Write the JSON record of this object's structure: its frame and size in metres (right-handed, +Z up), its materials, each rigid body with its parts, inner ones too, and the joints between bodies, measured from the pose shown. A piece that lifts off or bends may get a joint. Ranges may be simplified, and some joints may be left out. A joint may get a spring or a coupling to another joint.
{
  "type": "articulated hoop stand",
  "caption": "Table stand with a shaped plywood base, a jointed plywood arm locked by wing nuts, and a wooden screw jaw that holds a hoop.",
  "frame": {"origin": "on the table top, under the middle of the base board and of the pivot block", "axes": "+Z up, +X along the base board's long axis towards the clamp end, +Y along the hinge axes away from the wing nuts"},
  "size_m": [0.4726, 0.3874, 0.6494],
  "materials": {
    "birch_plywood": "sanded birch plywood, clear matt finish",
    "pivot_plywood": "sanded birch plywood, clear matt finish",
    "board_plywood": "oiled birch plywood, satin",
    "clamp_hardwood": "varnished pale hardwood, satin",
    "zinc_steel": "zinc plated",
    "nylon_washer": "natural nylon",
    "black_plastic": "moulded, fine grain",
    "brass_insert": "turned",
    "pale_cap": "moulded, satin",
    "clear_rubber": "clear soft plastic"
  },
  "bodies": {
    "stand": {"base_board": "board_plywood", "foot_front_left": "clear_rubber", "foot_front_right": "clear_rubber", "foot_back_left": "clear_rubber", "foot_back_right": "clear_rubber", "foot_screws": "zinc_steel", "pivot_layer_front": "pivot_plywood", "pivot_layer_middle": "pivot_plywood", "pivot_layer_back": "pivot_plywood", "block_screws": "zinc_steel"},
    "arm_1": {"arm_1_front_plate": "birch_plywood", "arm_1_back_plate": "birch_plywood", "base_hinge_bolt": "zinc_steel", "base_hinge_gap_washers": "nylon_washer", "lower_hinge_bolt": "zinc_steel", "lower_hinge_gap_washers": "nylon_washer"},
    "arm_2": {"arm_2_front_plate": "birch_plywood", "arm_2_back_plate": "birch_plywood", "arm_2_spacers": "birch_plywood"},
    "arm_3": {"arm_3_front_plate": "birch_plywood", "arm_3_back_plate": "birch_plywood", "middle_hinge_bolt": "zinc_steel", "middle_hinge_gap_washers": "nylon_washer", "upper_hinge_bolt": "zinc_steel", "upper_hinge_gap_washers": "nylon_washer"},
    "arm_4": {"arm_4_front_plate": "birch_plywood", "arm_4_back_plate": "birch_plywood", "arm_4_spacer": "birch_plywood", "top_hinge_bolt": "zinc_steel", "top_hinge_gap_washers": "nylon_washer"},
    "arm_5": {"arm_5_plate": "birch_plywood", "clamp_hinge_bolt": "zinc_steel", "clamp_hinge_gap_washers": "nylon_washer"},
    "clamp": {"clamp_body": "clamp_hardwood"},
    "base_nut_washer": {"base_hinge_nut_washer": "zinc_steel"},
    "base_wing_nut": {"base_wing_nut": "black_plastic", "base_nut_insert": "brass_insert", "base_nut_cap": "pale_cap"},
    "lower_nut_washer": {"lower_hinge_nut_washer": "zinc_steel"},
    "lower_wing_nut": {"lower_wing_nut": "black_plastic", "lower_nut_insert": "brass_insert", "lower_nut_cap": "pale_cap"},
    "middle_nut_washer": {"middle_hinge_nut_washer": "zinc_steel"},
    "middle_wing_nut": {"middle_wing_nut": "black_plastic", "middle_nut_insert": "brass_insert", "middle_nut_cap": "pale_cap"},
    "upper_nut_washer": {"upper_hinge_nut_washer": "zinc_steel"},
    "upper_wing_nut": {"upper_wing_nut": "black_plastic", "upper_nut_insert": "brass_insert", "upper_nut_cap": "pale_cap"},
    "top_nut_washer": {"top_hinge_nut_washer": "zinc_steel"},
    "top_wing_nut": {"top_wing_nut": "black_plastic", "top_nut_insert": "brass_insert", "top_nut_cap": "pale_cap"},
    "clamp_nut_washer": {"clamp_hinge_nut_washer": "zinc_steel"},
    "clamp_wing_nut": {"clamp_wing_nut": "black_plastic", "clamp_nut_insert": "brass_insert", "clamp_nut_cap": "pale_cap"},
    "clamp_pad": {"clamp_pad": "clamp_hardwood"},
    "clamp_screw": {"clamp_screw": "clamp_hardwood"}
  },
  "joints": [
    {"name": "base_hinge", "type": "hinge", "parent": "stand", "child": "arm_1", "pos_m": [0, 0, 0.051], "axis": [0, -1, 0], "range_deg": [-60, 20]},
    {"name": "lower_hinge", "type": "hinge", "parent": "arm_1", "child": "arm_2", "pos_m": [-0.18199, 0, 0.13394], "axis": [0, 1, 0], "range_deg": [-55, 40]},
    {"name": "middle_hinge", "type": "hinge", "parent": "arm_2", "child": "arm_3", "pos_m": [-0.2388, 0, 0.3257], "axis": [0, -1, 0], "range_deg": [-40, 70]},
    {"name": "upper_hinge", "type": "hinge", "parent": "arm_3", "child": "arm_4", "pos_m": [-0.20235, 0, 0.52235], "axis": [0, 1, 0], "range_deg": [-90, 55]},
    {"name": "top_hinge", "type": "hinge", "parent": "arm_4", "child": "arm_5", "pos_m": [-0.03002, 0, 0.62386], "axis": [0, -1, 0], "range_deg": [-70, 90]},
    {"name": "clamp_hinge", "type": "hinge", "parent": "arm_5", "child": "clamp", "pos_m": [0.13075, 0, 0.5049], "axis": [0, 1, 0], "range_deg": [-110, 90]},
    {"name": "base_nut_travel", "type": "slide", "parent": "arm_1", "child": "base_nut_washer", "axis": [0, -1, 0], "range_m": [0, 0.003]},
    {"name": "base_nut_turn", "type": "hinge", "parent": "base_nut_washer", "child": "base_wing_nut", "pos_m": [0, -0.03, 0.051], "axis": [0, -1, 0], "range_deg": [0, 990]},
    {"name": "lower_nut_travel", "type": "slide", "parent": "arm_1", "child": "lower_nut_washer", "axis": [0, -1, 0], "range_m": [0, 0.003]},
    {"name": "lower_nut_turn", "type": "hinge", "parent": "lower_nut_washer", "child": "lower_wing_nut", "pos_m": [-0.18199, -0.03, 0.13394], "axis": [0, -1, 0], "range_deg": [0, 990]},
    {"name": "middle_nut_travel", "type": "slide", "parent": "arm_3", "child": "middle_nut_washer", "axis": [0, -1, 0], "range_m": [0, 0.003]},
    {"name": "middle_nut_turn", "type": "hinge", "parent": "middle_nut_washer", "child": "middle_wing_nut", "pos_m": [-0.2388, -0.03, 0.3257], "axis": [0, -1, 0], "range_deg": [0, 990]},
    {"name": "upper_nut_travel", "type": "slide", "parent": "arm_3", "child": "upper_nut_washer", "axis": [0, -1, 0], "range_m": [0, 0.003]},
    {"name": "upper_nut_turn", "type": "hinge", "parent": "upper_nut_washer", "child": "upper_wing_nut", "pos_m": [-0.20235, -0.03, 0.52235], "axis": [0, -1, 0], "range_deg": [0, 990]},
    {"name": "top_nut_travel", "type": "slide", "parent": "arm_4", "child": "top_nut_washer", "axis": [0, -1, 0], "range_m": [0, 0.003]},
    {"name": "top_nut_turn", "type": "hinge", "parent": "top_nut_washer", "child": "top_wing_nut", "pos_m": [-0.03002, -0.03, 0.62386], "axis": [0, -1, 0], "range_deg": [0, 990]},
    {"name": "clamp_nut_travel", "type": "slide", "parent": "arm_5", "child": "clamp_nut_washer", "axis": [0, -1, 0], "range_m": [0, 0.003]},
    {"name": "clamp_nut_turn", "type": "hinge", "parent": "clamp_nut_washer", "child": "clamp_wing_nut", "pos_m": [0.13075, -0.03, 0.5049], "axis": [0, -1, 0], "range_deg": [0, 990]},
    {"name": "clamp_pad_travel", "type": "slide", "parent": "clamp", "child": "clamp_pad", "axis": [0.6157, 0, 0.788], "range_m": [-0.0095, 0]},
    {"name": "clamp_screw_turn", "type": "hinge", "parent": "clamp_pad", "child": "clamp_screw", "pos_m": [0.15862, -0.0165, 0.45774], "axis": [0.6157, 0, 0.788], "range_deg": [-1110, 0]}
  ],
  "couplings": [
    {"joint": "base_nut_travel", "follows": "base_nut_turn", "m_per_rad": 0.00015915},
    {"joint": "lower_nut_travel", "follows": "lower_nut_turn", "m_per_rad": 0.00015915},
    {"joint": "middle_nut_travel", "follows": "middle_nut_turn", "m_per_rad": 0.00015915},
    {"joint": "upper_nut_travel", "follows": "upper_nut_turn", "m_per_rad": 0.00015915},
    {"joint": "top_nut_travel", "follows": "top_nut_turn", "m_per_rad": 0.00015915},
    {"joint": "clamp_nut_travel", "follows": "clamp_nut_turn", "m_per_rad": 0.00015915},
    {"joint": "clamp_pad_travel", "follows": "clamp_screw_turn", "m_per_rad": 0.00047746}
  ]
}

■ ■ ■

To be done: Gather up every line in the data above that contains the word "from", copying each one.

Answer to this task:
Write the JSON record of this object's structure: its frame and size in metres (right-handed, +Z up), its materials, each rigid body with its parts, inner ones too, and the joints between bodies, measured from the pose shown. A piece that lifts off or bends may get a joint. Ranges may be simplified, and some joints may be left out. A joint may get a spring or a coupling to another joint.
  "frame": {"origin": "on the table top, under the middle of the base board and of the pivot block", "axes": "+Z up, +X along the base board's long axis towards the clamp end, +Y along the hinge axes away from the wing nuts"},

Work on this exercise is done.